◆ WHAT YOU ARE ASKED TO DO: Copy exactly the lines from the one containing "boot = bumper()" to the one containing "Vector(map(max, high, point))", both lines included, and nothing else.

begin ROWS

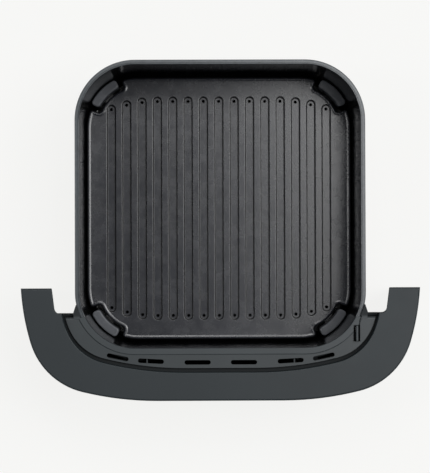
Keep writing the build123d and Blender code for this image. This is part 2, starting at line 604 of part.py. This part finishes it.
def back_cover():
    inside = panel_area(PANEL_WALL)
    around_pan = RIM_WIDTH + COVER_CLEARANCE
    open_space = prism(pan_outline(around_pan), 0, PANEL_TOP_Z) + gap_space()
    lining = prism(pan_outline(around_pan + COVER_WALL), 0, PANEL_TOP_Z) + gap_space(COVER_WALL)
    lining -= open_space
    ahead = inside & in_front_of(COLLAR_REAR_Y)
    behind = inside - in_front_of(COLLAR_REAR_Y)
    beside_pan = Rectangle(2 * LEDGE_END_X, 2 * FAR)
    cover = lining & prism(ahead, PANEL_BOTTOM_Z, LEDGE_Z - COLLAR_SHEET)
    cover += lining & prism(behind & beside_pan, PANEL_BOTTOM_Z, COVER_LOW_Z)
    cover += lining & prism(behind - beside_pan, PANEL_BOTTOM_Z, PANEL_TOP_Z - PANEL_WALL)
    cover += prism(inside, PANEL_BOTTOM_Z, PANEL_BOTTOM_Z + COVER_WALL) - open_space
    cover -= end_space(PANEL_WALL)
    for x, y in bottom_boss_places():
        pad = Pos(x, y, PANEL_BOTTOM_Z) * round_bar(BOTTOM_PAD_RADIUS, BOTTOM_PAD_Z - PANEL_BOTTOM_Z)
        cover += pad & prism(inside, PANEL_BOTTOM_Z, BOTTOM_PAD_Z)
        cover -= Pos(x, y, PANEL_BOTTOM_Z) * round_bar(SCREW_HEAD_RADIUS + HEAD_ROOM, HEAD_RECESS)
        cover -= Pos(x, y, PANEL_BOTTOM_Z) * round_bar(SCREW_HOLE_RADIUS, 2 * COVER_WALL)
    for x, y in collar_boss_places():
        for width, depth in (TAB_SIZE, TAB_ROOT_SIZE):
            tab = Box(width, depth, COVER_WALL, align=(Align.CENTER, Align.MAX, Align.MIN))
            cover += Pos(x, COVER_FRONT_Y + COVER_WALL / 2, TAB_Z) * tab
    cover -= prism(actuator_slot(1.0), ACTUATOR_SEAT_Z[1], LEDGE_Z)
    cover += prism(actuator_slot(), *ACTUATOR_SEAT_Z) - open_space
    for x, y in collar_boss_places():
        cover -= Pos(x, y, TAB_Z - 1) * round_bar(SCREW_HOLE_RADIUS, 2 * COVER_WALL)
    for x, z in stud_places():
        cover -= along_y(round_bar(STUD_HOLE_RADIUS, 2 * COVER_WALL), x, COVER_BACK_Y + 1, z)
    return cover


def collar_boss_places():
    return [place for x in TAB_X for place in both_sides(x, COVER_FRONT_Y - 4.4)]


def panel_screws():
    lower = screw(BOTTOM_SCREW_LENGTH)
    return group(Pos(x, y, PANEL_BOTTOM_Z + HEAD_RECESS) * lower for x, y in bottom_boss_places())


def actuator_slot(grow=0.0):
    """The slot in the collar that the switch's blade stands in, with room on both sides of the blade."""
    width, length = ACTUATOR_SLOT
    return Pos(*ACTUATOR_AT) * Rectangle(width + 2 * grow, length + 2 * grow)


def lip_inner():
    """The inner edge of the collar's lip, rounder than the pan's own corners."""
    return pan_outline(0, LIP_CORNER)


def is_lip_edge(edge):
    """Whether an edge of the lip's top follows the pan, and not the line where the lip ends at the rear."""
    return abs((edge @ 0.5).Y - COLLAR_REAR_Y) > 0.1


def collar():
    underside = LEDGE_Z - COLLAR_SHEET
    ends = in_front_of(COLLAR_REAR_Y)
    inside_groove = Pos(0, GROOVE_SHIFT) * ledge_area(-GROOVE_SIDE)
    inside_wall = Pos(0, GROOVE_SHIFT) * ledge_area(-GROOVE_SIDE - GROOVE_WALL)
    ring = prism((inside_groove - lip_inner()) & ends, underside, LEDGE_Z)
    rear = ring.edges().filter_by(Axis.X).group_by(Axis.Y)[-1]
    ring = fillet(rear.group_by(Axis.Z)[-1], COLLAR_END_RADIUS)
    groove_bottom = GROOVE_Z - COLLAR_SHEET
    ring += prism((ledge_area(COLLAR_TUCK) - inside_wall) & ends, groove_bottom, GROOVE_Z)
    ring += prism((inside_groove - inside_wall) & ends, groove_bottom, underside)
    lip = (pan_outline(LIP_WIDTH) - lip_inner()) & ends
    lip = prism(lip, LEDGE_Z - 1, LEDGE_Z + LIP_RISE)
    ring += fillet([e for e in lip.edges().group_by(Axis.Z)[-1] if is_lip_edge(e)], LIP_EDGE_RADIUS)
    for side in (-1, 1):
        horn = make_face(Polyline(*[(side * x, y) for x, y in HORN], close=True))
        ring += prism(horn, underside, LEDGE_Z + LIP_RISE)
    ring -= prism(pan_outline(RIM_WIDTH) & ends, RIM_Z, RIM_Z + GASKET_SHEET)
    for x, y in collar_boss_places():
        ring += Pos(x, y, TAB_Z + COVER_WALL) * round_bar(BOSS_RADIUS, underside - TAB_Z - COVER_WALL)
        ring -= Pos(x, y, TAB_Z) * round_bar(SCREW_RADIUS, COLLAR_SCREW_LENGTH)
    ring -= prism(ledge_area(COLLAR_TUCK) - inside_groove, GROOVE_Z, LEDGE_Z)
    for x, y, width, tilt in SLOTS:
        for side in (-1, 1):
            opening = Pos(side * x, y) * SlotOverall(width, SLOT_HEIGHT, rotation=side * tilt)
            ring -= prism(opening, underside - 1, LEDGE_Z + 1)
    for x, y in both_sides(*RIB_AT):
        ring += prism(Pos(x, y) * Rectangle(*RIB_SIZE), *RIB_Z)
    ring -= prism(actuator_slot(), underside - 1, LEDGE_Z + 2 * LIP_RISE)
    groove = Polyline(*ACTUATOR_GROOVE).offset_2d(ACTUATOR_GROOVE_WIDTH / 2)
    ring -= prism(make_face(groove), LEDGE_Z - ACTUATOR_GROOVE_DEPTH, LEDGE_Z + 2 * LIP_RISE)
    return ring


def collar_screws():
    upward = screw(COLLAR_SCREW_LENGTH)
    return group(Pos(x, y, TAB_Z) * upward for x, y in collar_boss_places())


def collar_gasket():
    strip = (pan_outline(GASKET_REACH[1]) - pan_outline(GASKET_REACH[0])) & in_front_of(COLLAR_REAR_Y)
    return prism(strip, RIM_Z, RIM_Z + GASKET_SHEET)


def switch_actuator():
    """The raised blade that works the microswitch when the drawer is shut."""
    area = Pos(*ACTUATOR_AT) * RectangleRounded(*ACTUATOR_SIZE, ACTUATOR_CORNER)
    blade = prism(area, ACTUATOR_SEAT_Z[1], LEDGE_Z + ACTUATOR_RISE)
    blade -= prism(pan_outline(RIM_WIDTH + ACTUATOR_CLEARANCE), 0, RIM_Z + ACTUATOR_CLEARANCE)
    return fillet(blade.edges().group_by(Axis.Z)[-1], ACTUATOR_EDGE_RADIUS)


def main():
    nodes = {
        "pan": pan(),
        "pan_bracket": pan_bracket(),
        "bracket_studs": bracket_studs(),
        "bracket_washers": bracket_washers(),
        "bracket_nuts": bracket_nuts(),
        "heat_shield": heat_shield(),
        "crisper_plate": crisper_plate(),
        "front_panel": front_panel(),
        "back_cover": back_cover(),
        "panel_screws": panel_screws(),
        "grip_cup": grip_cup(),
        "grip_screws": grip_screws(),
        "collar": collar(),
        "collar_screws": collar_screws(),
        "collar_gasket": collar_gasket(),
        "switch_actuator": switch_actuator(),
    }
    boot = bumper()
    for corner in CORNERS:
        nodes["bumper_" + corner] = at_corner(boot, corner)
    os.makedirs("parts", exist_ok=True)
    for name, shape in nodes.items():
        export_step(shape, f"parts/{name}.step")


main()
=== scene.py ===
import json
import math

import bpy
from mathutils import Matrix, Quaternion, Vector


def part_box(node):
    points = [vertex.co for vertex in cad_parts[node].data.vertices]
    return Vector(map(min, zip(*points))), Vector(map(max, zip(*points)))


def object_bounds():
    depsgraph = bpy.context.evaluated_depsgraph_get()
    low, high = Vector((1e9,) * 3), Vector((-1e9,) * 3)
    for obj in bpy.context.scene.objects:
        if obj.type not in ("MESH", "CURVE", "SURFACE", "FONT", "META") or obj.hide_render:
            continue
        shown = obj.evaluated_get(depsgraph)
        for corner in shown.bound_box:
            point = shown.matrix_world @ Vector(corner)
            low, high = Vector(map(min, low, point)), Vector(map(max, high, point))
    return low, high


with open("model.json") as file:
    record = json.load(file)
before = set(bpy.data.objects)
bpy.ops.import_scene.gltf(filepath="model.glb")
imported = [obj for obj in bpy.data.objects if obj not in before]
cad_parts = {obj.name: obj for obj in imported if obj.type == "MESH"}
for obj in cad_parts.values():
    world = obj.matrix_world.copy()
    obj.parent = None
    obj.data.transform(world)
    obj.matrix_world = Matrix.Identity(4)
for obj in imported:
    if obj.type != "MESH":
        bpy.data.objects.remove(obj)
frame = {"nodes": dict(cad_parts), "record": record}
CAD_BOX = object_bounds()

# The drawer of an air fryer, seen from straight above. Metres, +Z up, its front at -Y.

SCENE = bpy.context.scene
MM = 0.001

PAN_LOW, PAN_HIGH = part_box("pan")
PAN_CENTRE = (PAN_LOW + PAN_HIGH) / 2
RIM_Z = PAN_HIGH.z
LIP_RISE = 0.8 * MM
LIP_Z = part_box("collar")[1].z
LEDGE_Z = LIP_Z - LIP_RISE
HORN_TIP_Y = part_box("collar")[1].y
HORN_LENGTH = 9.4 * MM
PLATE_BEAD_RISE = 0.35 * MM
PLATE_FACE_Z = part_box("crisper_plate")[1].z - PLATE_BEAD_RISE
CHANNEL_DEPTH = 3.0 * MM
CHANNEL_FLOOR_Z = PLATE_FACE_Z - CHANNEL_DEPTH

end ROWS
begin ROWS

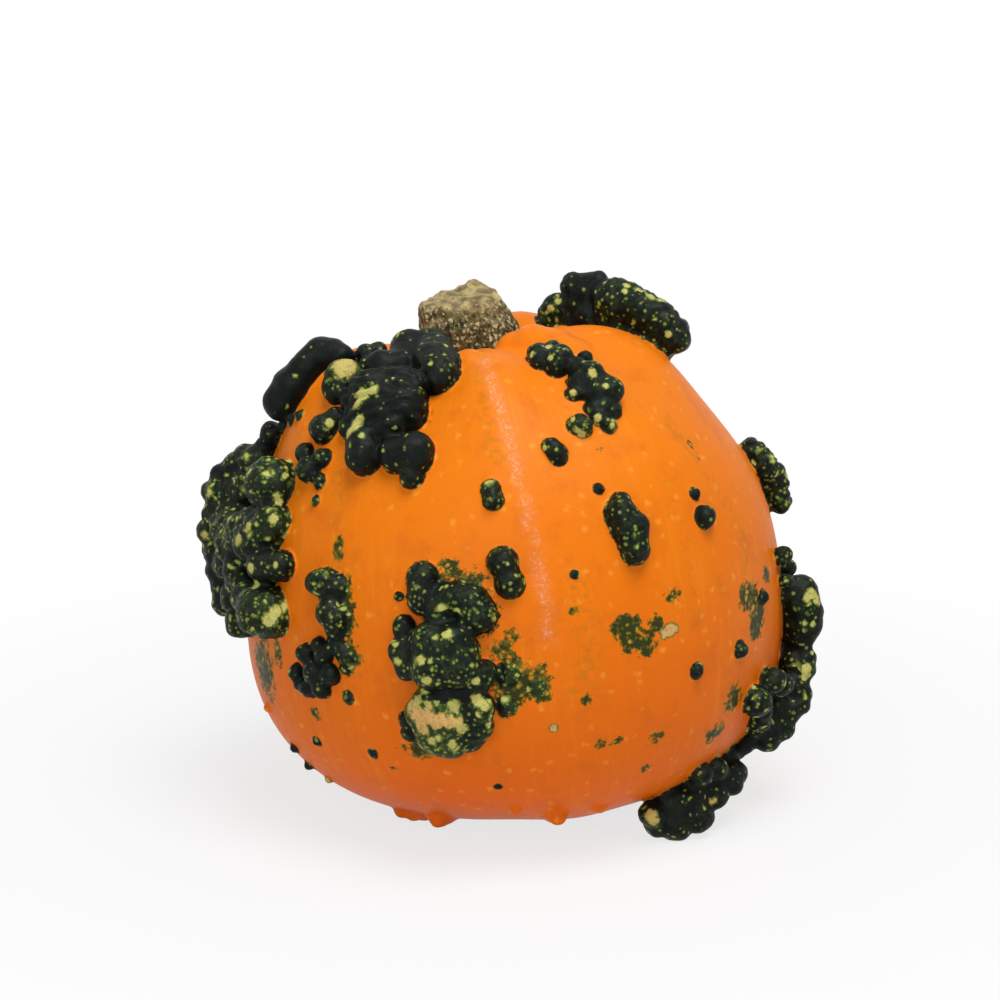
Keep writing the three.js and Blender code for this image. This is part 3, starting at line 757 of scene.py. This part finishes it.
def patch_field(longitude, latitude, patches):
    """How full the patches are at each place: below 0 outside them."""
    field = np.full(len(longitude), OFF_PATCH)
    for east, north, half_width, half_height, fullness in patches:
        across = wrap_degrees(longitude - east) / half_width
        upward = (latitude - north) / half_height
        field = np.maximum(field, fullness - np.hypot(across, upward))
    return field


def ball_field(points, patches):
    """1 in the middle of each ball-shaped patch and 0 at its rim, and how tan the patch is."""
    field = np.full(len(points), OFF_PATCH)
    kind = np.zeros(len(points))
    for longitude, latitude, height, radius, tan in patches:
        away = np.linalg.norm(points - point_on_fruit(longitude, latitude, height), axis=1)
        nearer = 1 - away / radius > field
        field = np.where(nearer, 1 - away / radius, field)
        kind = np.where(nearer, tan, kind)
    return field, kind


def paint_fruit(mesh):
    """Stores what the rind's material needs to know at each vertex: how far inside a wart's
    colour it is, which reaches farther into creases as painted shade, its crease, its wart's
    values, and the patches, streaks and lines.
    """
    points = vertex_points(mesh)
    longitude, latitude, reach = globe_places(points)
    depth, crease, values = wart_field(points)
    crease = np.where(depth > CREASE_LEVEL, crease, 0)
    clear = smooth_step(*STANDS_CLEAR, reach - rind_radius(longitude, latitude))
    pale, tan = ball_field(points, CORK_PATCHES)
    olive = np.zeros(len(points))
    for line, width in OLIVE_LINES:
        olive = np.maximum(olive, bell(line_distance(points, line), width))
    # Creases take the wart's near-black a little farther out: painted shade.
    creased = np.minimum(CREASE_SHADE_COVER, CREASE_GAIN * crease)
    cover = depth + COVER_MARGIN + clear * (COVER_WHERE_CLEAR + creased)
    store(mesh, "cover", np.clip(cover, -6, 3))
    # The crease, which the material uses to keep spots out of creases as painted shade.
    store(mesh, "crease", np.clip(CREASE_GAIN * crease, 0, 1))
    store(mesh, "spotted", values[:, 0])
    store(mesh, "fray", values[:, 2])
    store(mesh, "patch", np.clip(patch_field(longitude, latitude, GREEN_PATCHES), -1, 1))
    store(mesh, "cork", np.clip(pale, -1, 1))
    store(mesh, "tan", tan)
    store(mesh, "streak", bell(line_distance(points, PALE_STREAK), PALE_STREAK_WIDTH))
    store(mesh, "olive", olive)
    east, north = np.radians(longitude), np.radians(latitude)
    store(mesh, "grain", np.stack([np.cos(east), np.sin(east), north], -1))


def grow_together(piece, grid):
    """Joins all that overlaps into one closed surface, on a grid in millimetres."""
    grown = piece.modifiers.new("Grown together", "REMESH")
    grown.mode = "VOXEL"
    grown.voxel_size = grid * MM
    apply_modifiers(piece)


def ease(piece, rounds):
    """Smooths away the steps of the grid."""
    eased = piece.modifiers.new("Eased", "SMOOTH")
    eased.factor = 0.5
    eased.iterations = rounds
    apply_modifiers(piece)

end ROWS

◆ WRITTEN SOLUTION:
    boot = bumper()
    for corner in CORNERS:
        nodes["bumper_" + corner] = at_corner(boot, corner)
    os.makedirs("parts", exist_ok=True)
    for name, shape in nodes.items():
        export_step(shape, f"parts/{name}.step")


main()
=== scene.py ===
import json
import math

import bpy
from mathutils import Matrix, Quaternion, Vector


def part_box(node):
    points = [vertex.co for vertex in cad_parts[node].data.vertices]
    return Vector(map(min, zip(*points))), Vector(map(max, zip(*points)))


def object_bounds():
    depsgraph = bpy.context.evaluated_depsgraph_get()
    low, high = Vector((1e9,) * 3), Vector((-1e9,) * 3)
    for obj in bpy.context.scene.objects:
        if obj.type not in ("MESH", "CURVE", "SURFACE", "FONT", "META") or obj.hide_render:
            continue
        shown = obj.evaluated_get(depsgraph)
        for corner in shown.bound_box:
            point = shown.matrix_world @ Vector(corner)
            low, high = Vector(map(min, low, point)), Vector(map(max, high, point))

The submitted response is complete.